But it wasn’t a single city administrator, or even a group of local government worker bees, who approved the lease. It went all the way up to FEMA’s top advisers, according to documents provided by the city.
Now, spurred by a reporter’s questions, California state officials are confronting FEMA about why it has left Atascadero’s appeal unanswered for almost two years, apparently in violation of the agency’s own policies.
So what happens when the federal government gives too much money to a town in need? Who should take the hit?
The city’s side
To be clear, the city of Atascadero doesn’t think federal officials gave it too much money. In documents and interviews, city officials have maintained the issue is more complicated than FEMA is making it out to be.
Hoping to receive assistance from FEMA to open its temporary city offices, Atascadero officials meticulously examined available real estate. The possibilities included trailers, constructing a new building and renting space. Cost and timing made those options less than ideal, leaving just one feasible option: the bowling alley.

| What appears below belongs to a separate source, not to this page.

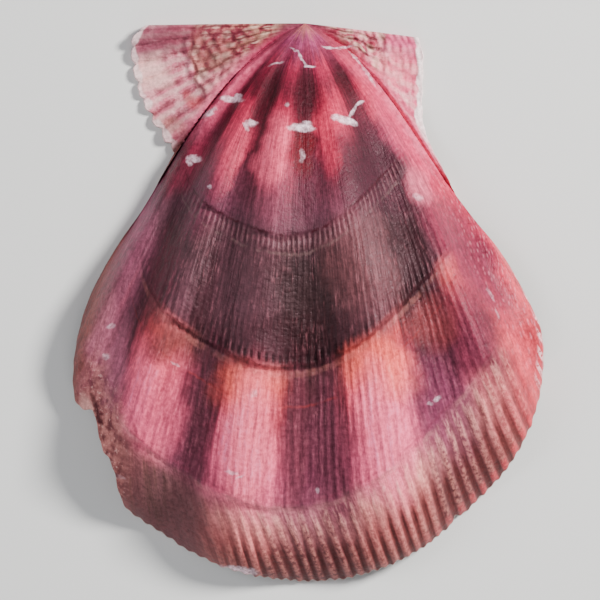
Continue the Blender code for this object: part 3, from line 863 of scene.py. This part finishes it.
# Patches of colour on the ears, in the same form as those of the disc
EAR_PATCHES = (
    (-25.5, 2.8, 4.0, 2.6, 0.0, (134, 74, 92), 0.75),
    (-26.4, 8.6, 2.6, 2.4, 12.0, (248, 202, 196), 0.75),
    (-17.0, 3.2, 6.5, 2.6, 0.0, (132, 62, 78), 0.60),
    (-12.0, 7.5, 4.0, 1.8, 25.0, (138, 104, 94), 0.45),
    (-18.5, 12.8, 1.8, 1.0, 20.0, (206, 84, 84), 0.50),
    (-23.5, 17.5, 3.0, 1.2, 22.0, (176, 122, 112), 0.55),
    (17.0, 3.8, 2.4, 2.2, 0.0, (222, 112, 150), 0.70),
    (15.5, 8.0, 2.6, 2.4, 0.0, (236, 136, 150), 0.55),
)


def ear_colour(g, field, front):
    """Cream scales near the beak and paler lobes past the step; along each rib red-brown painted
    shade lies on one flank, and past the step painted highlight on the other.
    """
    growth, rib = field["ear_growth"], field["ear_rib"]
    bent, blotch = field["ear_bend"], field["ear_blotch"]
    # The wave is a quarter rib off the ribs, so its top lies on one flank of each rib, where
    # painted highlight goes, and its bottom on the other, where painted shade goes
    crest = g.wave(g.math("MULTIPLY_ADD", bent, 0.50, g.math("ADD", rib, -0.25)))
    far, chance = g.cells(g.vector(rib, g.times(growth, 14.0 if front else 11.0)), 0.9)
    darks, lights = EAR_YOUNG_FRONT if front else EAR_YOUNG_BACK
    young = g.mix(g.step(blotch, 0.36, 0.62), srgb(*darks), srgb(*lights))
    raised = g.times(g.step(far, 0.55, 0.20), g.step(chance, 0.15, 0.60))
    young = g.mix(g.times(raised, 0.75), young, srgb(242, 202, 186))
    # Painted red-brown shade along the shaded flank of each young rib
    young = g.mix(g.times(g.step(crest, 0.50, 0.05), g.step(blotch, 0.62, 0.42, 0.35, 1.0), 0.80),
                  young, srgb(92, 30, 40))
    shaded_flank, tops = EAR_GROWN_FRONT if front else EAR_GROWN_BACK
    old = g.mix(g.step(blotch, 0.42, 0.72), srgb(*tops), srgb(240, 178, 184))
    # Painted highlight on the lit flank of each lobe, then painted shade on the other flank
    old = g.mix(g.times(g.step(crest, 0.55, 0.95), 0.32), old, srgb(246, 208, 202))
    old = g.mix(g.times(g.step(crest, 0.36, 0.04), g.step(blotch, 0.62, 0.40, 0.3, 1.0), 0.80),
                old, srgb(*shaded_flank))
    low_ribs = g.times(g.step(rib, 4.2, 5.4), 0.7 if front else 0.0)
    where = g.math("MULTIPLY_ADD", bent, 0.16, growth)
    past = g.step(where, EAR_STEP + 0.05, EAR_STEP + 0.09)
    colour = g.mix(g.math("MAXIMUM", past, low_ribs), young, old)
    line = g.band(where, EAR_STEP + 0.035, EAR_STEP + 0.060, 0.012)
    colour = g.mix(g.times(line, 0.60), colour, srgb(104, 36, 54))
    for *mark, tint, strength in EAR_PATCHES:
        inside = g.times(g.spot(field["wavy_plan"], mark, 0.20), strength)
        colour = g.mix(inside, colour, srgb(*tint))
    green = g.times(g.step(growth, 0.50, 0.28), g.step(blotch, 0.38, 0.58))
    colour = g.mix(g.times(green, 0.45 if front else 0.15), colour, srgb(150, 130, 104))
    colour = g.mix(g.times(g.step(growth, 0.22, 0.08), 0.75), colour, srgb(104, 58, 76))
    # A pale rim along the ears' edges: the shell's pale margin, made strong on the back ear as a
    # painted rim highlight
    edge = g.step(where, 1.055, 1.075) if front else g.step(where, 1.02, 1.04)
    return g.mix(g.times(edge, 0.50 if front else 0.90), colour, srgb(250, 232, 232))


def chip_colour(g, field, colour):
    """Lumpy pinkish tan where the margin has broken away, with a dark crack above it."""
    lump = g.mix(g.step(field["ear_blotch"], 0.34, 0.66), srgb(112, 56, 62), srgb(214, 144, 138))
    lump = g.mix(g.times(g.step(field["grain"], 0.58, 0.70), 0.6), lump, srgb(238, 196, 188))
    zone = g.times(field["chipped"], g.step(field["ear_bend"], 0.30, 0.50, 0.55, 0.95))
    colour = g.mix(zone, colour, lump)
    crack = g.spot(field["rough_plan"], (-35.2, 65.6, 0.40, 2.8, -16.0), 0.4)
    colour = g.mix(g.times(crack, 0.8), colour, srgb(76, 24, 36))
    pale = g.spot(field["rough_plan"], (-37.0, 65.4, 0.9, 2.0, -14.0), 0.3)
    return g.mix(g.times(pale, 0.7), colour, srgb(240, 184, 176))


def underside_colour(g, field):
    """Porcelain white with a rose flush under the beak and a dark margin."""
    cloud = g.noise(field["plan"], 70.0, 3.0)
    place = g.math("MULTIPLY_ADD", cloud, 0.16, g.math("ADD", field["growth"], -0.08))
    return g.ramp(place, (
        (0.00, (178, 96, 112)), (0.16, (200, 136, 146)), (0.40, (226, 200, 192)),
        (0.78, (232, 212, 200)), (0.90, (206, 150, 148)), (0.97, (140, 66, 76)),
        (1.00, (150, 80, 86))))


def sheet_fields(g):
    """The attributes of the mesh and the noises that several markings share."""
    names = ("growth", "fold", "slope", "rib", "inside", "chipped", "ear_growth", "ear_rib",
             "front_ear", "back_ear", "crease")
    field = {name: g.field(name) for name in names}
    place = g.tree.nodes.new("ShaderNodeTexCoord").outputs["Object"]
    field["plan"] = place
    apart = g.tree.nodes.new("ShaderNodeSeparateXYZ")
    g.put(apart.inputs[0], place)
    x, y = apart.outputs[0], apart.outputs[1]
    field["wavy_plan"] = g.shaken(x, y, 160.0, 0.0050)
    field["rough_plan"] = g.shaken(x, y, 800.0, 0.0011)
    rib, growth = field["rib"], field["growth"]
    field["sheet"] = g.vector(g.times(rib, 2.0), g.times(growth, 40.0))
    field["patchy"] = g.noise(g.vector(g.times(rib, 0.44), g.times(growth, 11.0)), 1.0, 3.0)
    field["streaks"] = g.noise(g.vector(g.times(rib, 1.1), g.times(growth, 6.0)), 1.0, 5.0, 0.62)
    field["threads"] = g.noise(g.vector(g.times(rib, 3.0), g.times(growth, 42.0)), 1.0, 3.0, 0.6)
    field["grain"] = g.noise(place, 1500.0, 3.0, 0.6)
    field["ear_bend"] = g.noise(place, 260.0, 2.0)
    field["ear_blotch"] = g.noise(place, 560.0, 3.0, 0.6)
    return field


def surface_relief(g, field):
    """Hair-fine growth lines and grain, below what the mesh holds."""
    outside = g.math("SUBTRACT", 1.0, field["inside"])
    rings = g.noise(g.vector(g.times(field["rib"], 0.5), g.times(field["growth"], 150.0)), 1.0, 3.0)
    height = g.math("ADD", g.times(field["threads"], 0.9), g.times(rings, 0.6))
    height = g.math("MULTIPLY_ADD", field["grain"], 0.8, height)
    bump = g.tree.nodes.new("ShaderNodeBump")
    bump.inputs["Distance"].default_value = BUMP_DEPTH
    g.put(bump.inputs["Strength"], g.math("MULTIPLY_ADD", outside, 0.6, 0.2))
    g.put(bump.inputs["Height"], height)
    return bump.outputs["Normal"]


def shell_material():
    g = Graph("shell_surface")
    field = sheet_fields(g)
    colour = disc_colour(g, field)
    colour = g.shade(colour, g.step(field["streaks"], 0.28, 0.72, 0.74, 1.27))
    colour = riblets(g, field, colour)
    colour = rest_lines(g, field, colour)
    colour = last_band(g, field, colour)
    colour = flank_beads(g, field, colour)
    colour = g.mix(field["front_ear"], colour, ear_colour(g, field, True))
    colour = g.mix(field["back_ear"], colour, ear_colour(g, field, False))
    # Painted light along the creases between disc and ears, where the valley falls into shade
    lit = g.times(field["crease"], g.step(field["ear_blotch"], 0.35, 0.60, 0.30, 0.80))
    colour = g.mix(lit, colour, srgb(236, 116, 148))
    mottle = g.step(field["grain"], 0.30, 0.64, 0.40, 0.90)
    # White marks of the shell and painted glints, broken up by the grain
    for *mark, strength in MARKS_AND_GLINTS:
        inside = g.times(g.spot(field["rough_plan"], mark, 0.25), strength, mottle)
        colour = g.mix(inside, colour, srgb(*MARK_AND_GLINT_COLOUR))
    colour = chip_colour(g, field, colour)
    colour = g.shade(colour, g.step(field["grain"], 0.30, 0.70, 0.80, 1.20))
    rim = g.times(g.step(field["inside"], 0.02, 0.3), g.step(field["growth"], 0.85, 0.93))
    colour = g.mix(g.times(rim, 0.8), colour, srgb(206, 180, 170))
    colour = g.mix(g.step(field["inside"], 0.5, 0.95), colour, underside_colour(g, field))
    g.put(g.surface.inputs["Base Color"], colour)
    gloss = g.step(field["grain"], 0.3, 0.7, 0.36, 0.56)
    gloss = g.math("MULTIPLY_ADD", field["chipped"], 0.25, gloss)
    g.put(g.surface.inputs["Roughness"], gloss)
    g.surface.inputs["Specular IOR Level"].default_value = SPECULAR_LEVEL
    g.surface.inputs["Specular Tint"].default_value = SPECULAR_TINT
    g.put(g.surface.inputs["Normal"], surface_relief(g, field))
    return g.material


def make_stage():
    mesh = bpy.data.meshes.new("floor")
    bm = bmesh.new()
    bmesh.ops.create_grid(bm, x_segments=1, y_segments=1, size=FLOOR_HALF)
    bm.to_mesh(mesh)
    bm.free()
    floor = bpy.data.objects.new("floor", mesh)
    bpy.context.scene.collection.objects.link(floor)
    material = bpy.data.materials.new("floor_paper")
    material.use_nodes = True
    surface = material.node_tree.nodes["Principled BSDF"]
    surface.inputs["Base Color"].default_value = FLOOR_COLOUR
    surface.inputs["Roughness"].default_value = 0.9
    mesh.materials.append(material)


def make_light(name, place, size, power, colour):
    data = bpy.data.lights.new(name, "AREA")
    data.shape = "DISK"
    data.size = size
    data.energy = power
    data.color = colour
    lamp = bpy.data.objects.new(name, data)
    lamp.location = place
    lamp.rotation_euler = (-Vector(place)).to_track_quat("-Z", "Y").to_euler()
    bpy.context.scene.collection.objects.link(lamp)


def light_studio():
    for lamp in LAMPS:
        make_light(*lamp)
    world = bpy.data.worlds.new("studio")
    world.use_nodes = True
    background = world.node_tree.nodes["Background"]
    background.inputs["Color"].default_value = AMBIENT_COLOUR
    background.inputs["Strength"].default_value = AMBIENT_STRENGTH
    bpy.context.scene.world = world


def place_camera():
    """Straight above, with the hinge up, so that a photograph's pixel is one of ours."""
    data = bpy.data.cameras.new("camera")
    data.lens = CAMERA_LENS
    data.sensor_width = CAMERA_SENSOR
    across = PHOTO_SIDE * PHOTO_PIXEL * MM
    middle_x = (BEAK_X + (PHOTO_SIDE / 2 - PHOTO_BEAK[0]) * PHOTO_PIXEL) * MM
    middle_y = (BEAK_Y - (PHOTO_SIDE / 2 - PHOTO_BEAK[1]) * PHOTO_PIXEL) * MM
    camera = bpy.data.objects.new("camera", data)
    camera.location = (middle_x, middle_y, across * data.lens / data.sensor_width)
    bpy.context.scene.collection.objects.link(camera)
    bpy.context.scene.camera = camera


valve = make_valve()
valve.data.materials.append(shell_material())
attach(valve, "root")
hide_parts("valve")
make_stage()
light_studio()
place_camera()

“The building is already constructed, is available to be leased, and is in a desirable location,” City Manager Rachelle Rickard wrote in a 2004 letter to the Governor’s Office. “Unfortunately, this is the only option available to the city which will meet our timing and affordability needs.”
The Creekside Lanes bowling alley was losing money, and the owner planned to sell it, the letter from Rickard said. Another government body was considering buying it.
That body was the Community Redevelopment Agency of Atascadero, tasked with improving blighted areas around the city. Though the agency no longer exists, dissolved in 2012 as part of Gov. Jerry Brown’s move to disband all such agencies statewide, it’s the crux of today’s dispute between the city and FEMA.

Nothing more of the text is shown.